|Students in class working on assignment on poetry, Fall 2012|
This semester, I'll teach another course for first-year black men. And again, we'll cover poetry. One of our main projects will involve reading volumes at Cornelius Eady, Tyehimba Jess, and Adrian Matejka...at the same time.
Then, we'll also cover several "bad man" poems, a process that has become standard over the last couple of years at least. Somehow during the process of covering poems with groups of guys over the years, I realized that they were taking a special interest in poems featuring troubled and troubling black men. So I began organizing a selection of pieces that we'd cover such as Langston Hughes's "Bad Man," Margaret Walker's "Stagolee," Etheridge Knight's "I Sing of Shine," Ishmael Reed's "Flight to Canada," and more.

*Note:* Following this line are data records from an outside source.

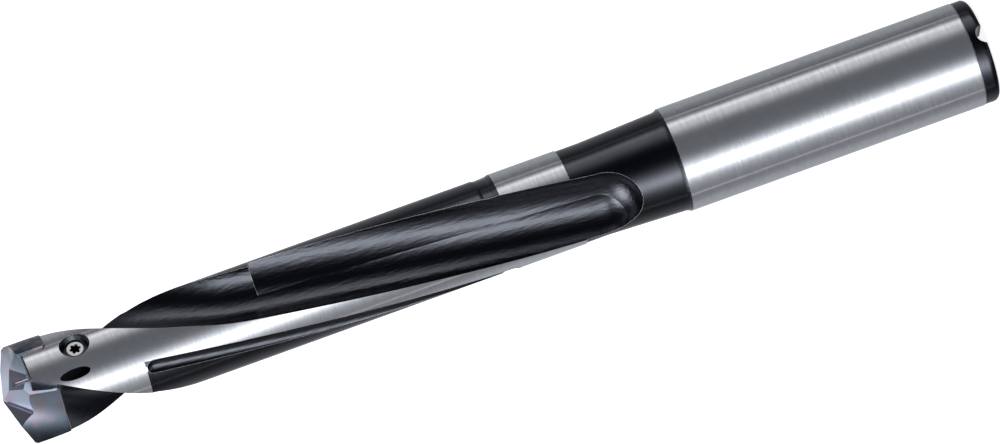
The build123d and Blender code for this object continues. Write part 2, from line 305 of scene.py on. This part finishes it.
class Shader(Graph):
    """A material of its own, with patterns laid out by place on the object."""

    def __init__(self, name):
        self.material = bpy.data.materials.new(name)
        self.material.use_nodes = True
        super().__init__(self.material.node_tree)
        self.surface = self.nodes["Principled BSDF"]
        self.place = self.node("ShaderNodeTexCoord").outputs["Object"]

    def stretched(self, scale):
        return self.vector("MULTIPLY", self.place, scale)

    def noise(self, scale, detail):
        """Noise with one scale for all directions, or one for each."""
        each_way = isinstance(scale, tuple)
        node = self.node("ShaderNodeTexNoise")
        self.connect(1.0 if each_way else scale, node.inputs["Scale"])
        self.connect(detail, node.inputs["Detail"])
        self.connect(self.stretched(scale) if each_way else self.place, node.inputs["Vector"])
        return node.outputs["Fac"]

    def bump(self, source, distance):
        node = self.node("ShaderNodeBump")
        self.connect(distance, node.inputs["Distance"])
        self.connect(source, node.inputs["Height"])
        return node.outputs["Normal"]

    def edges(self, radius):
        """0 on open surfaces and up to 1 at edges, where the bevelled normal leaves the true one."""
        bevel = self.node("ShaderNodeBevel", samples=4)
        self.connect(radius, bevel.inputs["Radius"])
        normal = self.node("ShaderNodeNewGeometry").outputs["Normal"]
        agreement = self.vector("DOT_PRODUCT", bevel.outputs["Normal"], normal)
        open_cosine, sharp_cosine = 0.985, 0.85
        return self.ramp(agreement, open_cosine, sharp_cosine, 0.0, 1.0)

    def finish(self, colour, metallic, roughness, normal=None):
        self.connect(colour, self.surface.inputs["Base Color"])
        self.connect(metallic, self.surface.inputs["Metallic"])
        self.connect(roughness, self.surface.inputs["Roughness"])
        if normal is not None:
            self.connect(normal, self.surface.inputs["Normal"])
        return self.material


def ground_steel():
    """Silver steel with fine grinding lines round the axis."""
    dull, bright = (0.64, 0.66, 0.72), (0.96, 0.98, 1.0)
    shader = Shader("ground_steel")
    lines = shader.noise((400, 400, 5000), detail=4.0)
    cloud = shader.noise(160.0, detail=3.0)
    rough = shader.ramp(cloud, *NOISE_RANGE, 0.11, 0.18)
    ground = shader.bump(lines, distance=0.0012 * MM)
    return shader.finish(shader.mix(lines, dull, bright), metallic=0.75, roughness=rough, normal=ground)


def black_steel(name, grain, depth, tone):
    """Satin black steel with a grain of some depth, brighter and less metallic along its edges: worn edges
    and a painted edge highlight.
    """
    dark = (tone * 0.8, tone * 0.86, tone)
    light = (tone * 1.05, tone * 1.1, tone * 1.25)
    painted_edge_highlight = (0.95, 0.88, 0.88)
    shader = Shader(name)
    mottle = shader.noise(grain, detail=4.0)
    cloud = shader.noise(300.0, detail=2.0)
    # Bright edges: partly worn black finish, partly a painted highlight along the edge.
    edge_highlight_and_wear = shader.edges(0.13 * MM)
    colour = shader.mix(edge_highlight_and_wear, shader.mix(cloud, dark, light), painted_edge_highlight)
    metallic = shader.ramp(edge_highlight_and_wear, 0.0, 1.0, 1.0, 0.1)
    rough = shader.ramp(mottle, *NOISE_RANGE, 0.15, 0.22)
    return shader.finish(colour, metallic, rough, shader.bump(mottle, depth))


def coated_carbide():
    """Blue-grey coating with small pinkish clouds, painted shade darkening it to teal away from the axis,
    and painted edge highlights.
    """
    light_blue, painted_shade_teal = (0.5, 0.57, 0.7), (0.1, 0.14, 0.18)
    pink, painted_edge_highlight = (0.6, 0.44, 0.5), (0.85, 0.88, 0.95)
    shader = Shader("coated_carbide")
    away = shader.vector("LENGTH", shader.stretched((1 / MM, 1 / MM, 0)))
    # Painted shade: the coating darkens to teal towards the outer radius.
    painted_shade_share = shader.ramp(away, WEB_RADIUS, CUTTING_RADIUS, 0.0, 1.0)
    cloud = shader.ramp(shader.noise(420.0, detail=1.0), 0.48, 0.68, 0.0, 0.55)
    tint_and_painted_shade = shader.mix(cloud, shader.mix(painted_shade_share, light_blue, painted_shade_teal), pink)
    # Painted highlight along the edges of the tip.
    colour = shader.mix(shader.edges(0.08 * MM), tint_and_painted_shade, painted_edge_highlight)
    return shader.finish(colour, metallic=0.8, roughness=0.3)


def screw_steel():
    """Bright turned steel, with painted shade: near-black below the rim of the drive socket."""
    # The near-black colour is painted shade inside the drive socket.
    painted_recess_shade, rim = (0.02, 0.02, 0.025), (0.8, 0.8, 0.82)
    shader = Shader("screw_steel")
    angle = math.radians(SCREW_ANGLE)
    outward = shader.vector("DOT_PRODUCT", shader.place, (math.cos(angle), math.sin(angle), 0.0))
    height = shader.ramp(outward, (SCREW_TOP - 0.5) * MM, (SCREW_TOP - 0.1) * MM, 0.0, 1.0)
    return shader.finish(shader.mix(height, painted_recess_shade, rim), metallic=0.8, roughness=0.3)


def painted_bore_shade():
    """Painted shade: black inside the coolant holes, without any shine."""
    shader = Shader("painted_bore_shade")
    shader.connect(1.0, shader.surface.inputs["IOR"])
    return shader.finish((0.01, 0.01, 0.012), metallic=0.0, roughness=0.8)


def put(piece, *materials):
    piece.data.materials.clear()
    for material in materials:
        piece.data.materials.append(material)


def in_bore(points):
    """Triangles on the wall of the slanting coolant holes."""
    found = np.zeros(len(points), bool)
    start = np.array((0, 0, OVERALL - COOLANT_JUNCTION))
    for half in HALVES:
        angle = math.radians(COOLANT_EXIT_ANGLE + 180 * half)
        mouth = (LAND_RADIUS * math.cos(angle), LAND_RADIUS * math.sin(angle), OVERALL - COOLANT_EXIT)
        way = (mouth - start) / np.linalg.norm(mouth - start)
        away = np.linalg.norm(np.cross(points - start, way), axis=2)
        found |= np.abs(away - COOLANT_RADIUS).max(1) < BORE_MISS
    return found


def is_silver(points, kind):
    """Triangles on the full lands, the margins and the ground shank."""
    setback = OVERALL - points[:, :, 2]
    radius = np.hypot(points[:, :, 0], points[:, :, 1])
    on_land = (radius.min(1) > LAND_RADIUS - LAND_SLACK) & (setback.max(1) < LANDS_END)
    behind_front = setback.min(1) > SHANK_FRONT - EDGE_SLACK
    on_shank = behind_front & (setback.max(1) < REAR_BAND + EDGE_SLACK)
    return (kind == TURNED) & (on_land | on_shank)


def dress_body():
    """Silver where the body is ground, black elsewhere, with a deeper grain in the flutes and painted shade
    in the coolant holes.
    """
    balls = (
        (flute_sweep, FLUTE_END - (flute_centre(FLUTE_END) - WEB_RADIUS)),
        (channel_sweep, CHANNEL_END - CHANNEL_RADIUS),
        (groove_sweep, GROOVE_START + GROOVE_HALF_WIDTH),
        (groove_sweep, RELIEF_END - GROOVE_HALF_WIDTH),
    )
    sweeps = (flute_sweep, channel_sweep, groove_sweep)
    walls = [swept_wall(sweep, half) for sweep in sweeps for half in HALVES]
    walls += [ball_wall(sweep, half, setback) for sweep, setback in balls for half in HALVES]
    body, points, kind = skin("drill_body", walls)
    put(
        body,
        black_steel("black_steel", grain=(900, 900, 4200), depth=0.01 * MM, tone=0.11),
        ground_steel(),
        black_steel("flute_steel", grain=(2200, 2200, 500), depth=0.05 * MM, tone=0.12),
        painted_bore_shade(),
    )
    black, silver, flute, bore = range(4)
    which = np.where(kind == SWEPT, flute, black)
    which[is_silver(points, kind)] = silver
    # Painted shade on the walls of the coolant holes.
    which[in_bore(points)] = bore
    body.data.polygons.foreach_set("material_index", which.astype(np.int32))


def dress_tip_and_screw():
    tip, _, _ = skin("drill_tip", [swept_wall(tip_sweep, half) for half in HALVES])
    put(tip, coated_carbide())
    put(nodes["clamp_screw"], screw_steel())


def world_light():
    """White to the camera. The object sees a dim room, strips of light along the drill and two lamps."""
    dim = (0.02, 0.023, 0.03)
    cool, warm, pink, white = (0.95, 0.97, 1.0), (1.0, 0.98, 0.97), (1.0, 0.85, 0.82), (1.0, 1.0, 1.0)
    strips = (
        # azimuth from the camera side and width in degrees, strength, colour
        (-36, 10, 2.2, cool),
        (-46, 20, 0.4, cool),
        (-92, 1.0, 0.6, pink),
        (-16, 8, 0.22, cool),
        (78, 4.5, 0.75, (1.0, 0.99, 0.97)),
        (66, 10, 0.62, warm),
        (97, 1.2, 0.5, pink),
        (132, 16, 0.22, cool),
        (-132, 16, 0.22, cool),
        (180, 14, 0.7, cool),
    )
    lamps = (
        # direction, width in degrees, strength, colour
        ((0.0, 0.77, 0.64), 26, 0.95, (0.96, 0.97, 1.0)),
        ((-0.53, -0.24, 0.81), 12, 4.0, (0.96, 0.98, 1.0)),
    )
    world = bpy.data.worlds.new("studio")
    bpy.context.scene.world = world
    world.use_nodes = True
    world.node_tree.nodes.clear()
    graph = Graph(world.node_tree)
    way = graph.node("ShaderNodeTexCoord").outputs["Generated"]
    level_way = graph.vector("NORMALIZE", graph.vector("MULTIPLY", way, (1.0, 1.0, 0.0)))
    tilt = graph.node("ShaderNodeSeparateXYZ")
    graph.connect(way, tilt.inputs[0])
    level, steep, steep_share = 0.25, 0.55, 0.2
    reach = graph.ramp(graph.math("ABSOLUTE", tilt.outputs["Z"]), level, steep, 1.0, steep_share)

    def glow(seen_way, direction, width, strength):
        """Light that falls off with the angle from a direction."""
        closeness = graph.math("SUBTRACT", graph.vector("DOT_PRODUCT", seen_way, direction), 1.0)
        fall = graph.math("MULTIPLY", closeness, 1 / math.radians(width) ** 2)
        return graph.math("MULTIPLY", graph.math("POWER", math.e, fall), strength)

    total = dim
    for azimuth, width, strength, colour in strips:
        angle = math.radians(azimuth)
        strip = glow(level_way, (math.sin(angle), -math.cos(angle), 0.0), width, strength)
        total = graph.vector("MULTIPLY_ADD", graph.math("MULTIPLY", strip, reach), colour, total)
    for direction, width, strength, colour in lamps:
        total = graph.vector("MULTIPLY_ADD", glow(way, direction, width, strength), colour, total)

    path = graph.node("ShaderNodeLightPath")
    background = graph.node("ShaderNodeBackground")
    output = graph.node("ShaderNodeOutputWorld")
    graph.connect(graph.mix(path.outputs["Is Camera Ray"], total, white), background.inputs["Color"])
    graph.connect(background.outputs["Background"], output.inputs["Surface"])


def camera():
    """Two metres off, higher than the point, and turned so that the drill lies across the picture."""
    place = Vector((-0.0001, -2.0, 0.31444))
    aim = Vector((0.00008, 0.0, 0.07616))
    roll = Matrix.Rotation(math.radians(-109.813), 4, "Z")
    data = bpy.data.cameras.new("camera")
    data.sensor_width = 36.0
    data.lens = 493.2
    data.clip_end = 20
    eye = bpy.data.objects.new("camera", data)
    bpy.context.scene.collection.objects.link(eye)
    eye.location = place
    facing = (aim - place).to_track_quat("-Z", "Y").to_matrix().to_4x4()
    eye.rotation_euler = (facing @ roll).to_euler()
    bpy.context.scene.camera = eye


def floor():
    """Pale floor under the standing drill, white to the camera apart from the shadow, and not reflected."""
    half = 3.0
    gap = 0.2 * MM
    camera_glow = 0.9
    corners = [(-half, -half, 0), (half, -half, 0), (half, half, 0), (-half, half, 0)]
    mesh = bpy.data.meshes.new("floor")
    mesh.from_pydata(corners, [], [(0, 1, 2, 3)])
    ground = bpy.data.objects.new("floor", mesh)
    ground.location.z = -gap
    bpy.context.scene.collection.objects.link(ground)
    shader = Shader("floor")
    shader.finish((0.85, 0.85, 0.85), metallic=0.0, roughness=0.8)
    path = shader.node("ShaderNodeLightPath")
    glow = shader.math("MULTIPLY", path.outputs["Is Camera Ray"], camera_glow)
    shader.connect((1.0, 1.0, 1.0), shader.surface.inputs["Emission Color"])
    shader.connect(glow, shader.surface.inputs["Emission Strength"])
    clear = shader.node("ShaderNodeBsdfTransparent")
    choice = shader.node("ShaderNodeMixShader")
    shader.connect(path.outputs["Is Glossy Ray"], choice.inputs["Fac"])
    shader.connect(shader.surface.outputs["BSDF"], choice.inputs[1])
    shader.connect(clear.outputs["BSDF"], choice.inputs[2])
    shader.connect(choice.outputs["Shader"], shader.nodes["Material Output"].inputs["Surface"])
    put(ground, shader.material)


dress_body()
dress_tip_and_screw()
world_light()
camera()
floor()
bpy.context.scene.view_settings.view_transform = "Standard"
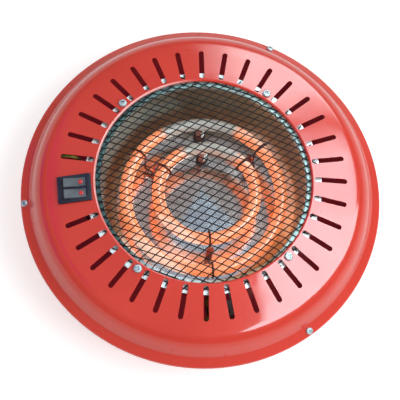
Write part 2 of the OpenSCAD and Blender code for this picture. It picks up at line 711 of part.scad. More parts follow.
// The thermal cut-out stands on the pan with its face just under the bowl
module thermal_cutout() {
    face_z = bowl_z - bowl_t - seat - 0.1;
    color(ceramic) translate([cutout_x, cutout_y, 0]) difference() {
        union() {
            translate([0, 0, pan_z]) cylinder(h = face_z - pan_z, r = cutout_r);
            translate([-4, -cutout_screw_y - 4, pan_z]) cube([8, 2 * cutout_screw_y + 8, 1]);
            translate([-cutout_r - cutout_tab_l, -2.5, cutout_tab_z])
                cube([2 * (cutout_r + cutout_tab_l), 5, 0.8]);
        }
        for (y = [-1, 1]) translate([0, y * cutout_screw_y, pan_z - 1])
            cylinder(h = 3, d = small_screw_d + 2 * screw_gap);
    }
}
module cutout_screws() {
    color(steel) for (y = [-1, 1]) translate([cutout_x, cutout_y + y * cutout_screw_y, foot_h])
        mirror([0, 0, 1])
        pan_screw(small_screw_d, small_head_d, small_head_h, sheet_t + 3);
}

module cable_gland() {
    color(black) on_wall() difference() {
        union() {
            translate([0, 0, sheet_t + 0.05]) cylinder(h = gland_flange_t - 1.05, r = gland_flange_r);
            translate([0, 0, sheet_t + gland_flange_t - 1])
                cylinder(h = 1, r1 = gland_flange_r, r2 = gland_flange_r - 1.5);
            translate([0, 0, sheet_t + gland_flange_t - gland_l])
                cylinder(h = gland_l - 1, r = gland_body_r);
        }
        translate([0, 0, -gland_l]) cylinder(h = 2 * gland_l, d = gland_bore_d);
    }
}
module gland_nut() {
    color(black) on_wall() translate([0, 0, -4.4]) hex_nut(17, 2 * gland_body_r + 0.3, 4);
}

// Feet, each with a screw from below
foot_recess = 3.5;
module feet() {
    color(black) for (dir = foot_dirs) at_foot(dir) difference() {
        rotate_extrude() polygon(rounded([[0, foot_h], [foot_d / 2, foot_h], [foot_d / 2 - 1.5, 0],
            [0, 0]], [0, 0.6, 1.5, 0]));
        translate([0, 0, -1]) cylinder(h = foot_h + 2, d = screw_d + 2 * screw_gap);
        translate([0, 0, -1]) cylinder(h = foot_recess + 1, d = cover_head_d + 1);
    }
}
module foot_screws() {
    color(steel) for (dir = foot_dirs) at_foot(dir) translate([0, 0, foot_recess]) mirror([0, 0, 1])
        pan_screw(screw_d, cover_head_d, 2.4, pan_z - foot_recess + nut_h + 1);
}
module foot_nuts() {
    color(steel) for (dir = foot_dirs) at_foot(dir) translate([0, 0, pan_z])
        hex_nut(nut_af, screw_d + 0.3, nut_h);
}

module at_earth() {
    rotate([0, 0, earth_dir]) translate([earth_r, 0, pan_z]) children();
}
module earth_screw() {
    color(steel) at_earth() translate([0, 0, -sheet_t]) mirror([0, 0, 1])
        pan_screw(screw_d, cover_head_d, 2.4, sheet_t + 1 + nut_h + 1);
}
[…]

In the past, before we begin covering poems, the guys say that they are interested in the "history" that we gain from reading black poetry. In fact, they frequently refer to it as "our history," signaling a sense of African American community and consciousness. I'll be sure to highlight the history, but moving forward, I'll also work to encourage the fellas to think about the stylistic features of the poetry as well.
It stands out to me and later to the guys that this class is the only one that most of them cover during their college experience that focuses on so many writings by and about black men. In fact, my knowledge that the young men will unfortunately encounter relatively little work by African Americans has motivated me to provide wide coverage over the years.